Azad has asked Prime Minister Narendra Modi to repeal the farm laws and restore statehood to J&K
Team Clarion
NEW DELHI – Ghulam Nabi Azad, Leader of the Opposition in the Rajya Sabha and senior Congress leader, on Wednesday raised the issue of protesting farmers in the House by recollecting how the Congress government had interacted with farmers’ demands when they were in power.
He requested the government to repeal the three controversial farm laws.
Speaking during the discussion on the motion of thanks to the President’s address, Azad said, “Farmers are ours, not of the Congress, but of you and all of us.”
“We are with you when it comes to fighting against China and Pakistan. But why fight the farmers?” he asked, according to a report in The Hindu.
While condemning the Red Fort violence on Republic Day during the tractor march of farmers, Azad said that those involved should be given strict punishment. But those who are innocent, should not be implicated in false cases.”
Azad, referring to the sedition case filed against Shashi Tharoor, said, “How can a person who has been MoS External Affairs and represented India all over the world be a traitor of the State?”
The Yogi Adityanath government of Uttar Pradesh slapped non-bailable sedition, conspiracy and other charges under the Indian Penal Code (IPC) and IT Act against Congress MP Tharoor as well as six senior journalists and others for conspiring to spread misinformation for inciting farmers and promoting enmity.
Azad also raised the J&K statehood issue and the law and order situation in Jammu and Kashmir following the abrogation of Article 370.

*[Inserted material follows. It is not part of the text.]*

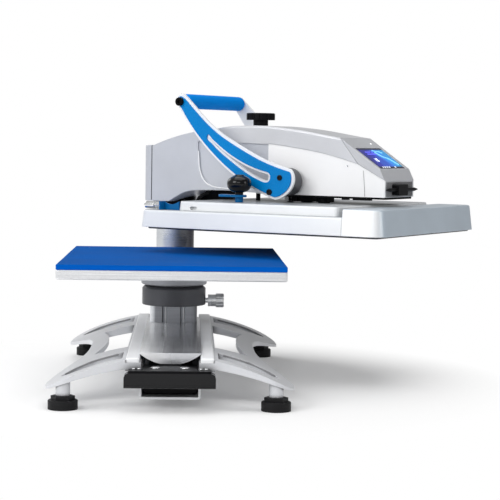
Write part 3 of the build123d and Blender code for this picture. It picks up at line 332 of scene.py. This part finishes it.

“I never heard Atal Bihari Vajpayee or any other BJP leader demanding that Jammu and Kashmir be split into two. There was a demand for UT in only one district of Ladakh (Leh), not Kargil,” Azad said, media reports said.
Azad further said that the law and order was 100 times better when Jammu and Kashmir was a state.
“Developmental works were 100 times better when there was a state government, even when it had the BJP-PDP government,” he said.
Azad also spoke about tourism in J&K after the bifurcation of the state and said tourism and education had been finished.
“The internet connection is often cut off, and even when available, it is 2G. In the age of 4G connectivity, how can we do anything with 2G? This is affecting the education of students, especially during this pandemic,” Azad said, and asked Prime Minister Narendra Modi to restore statehood to J&K.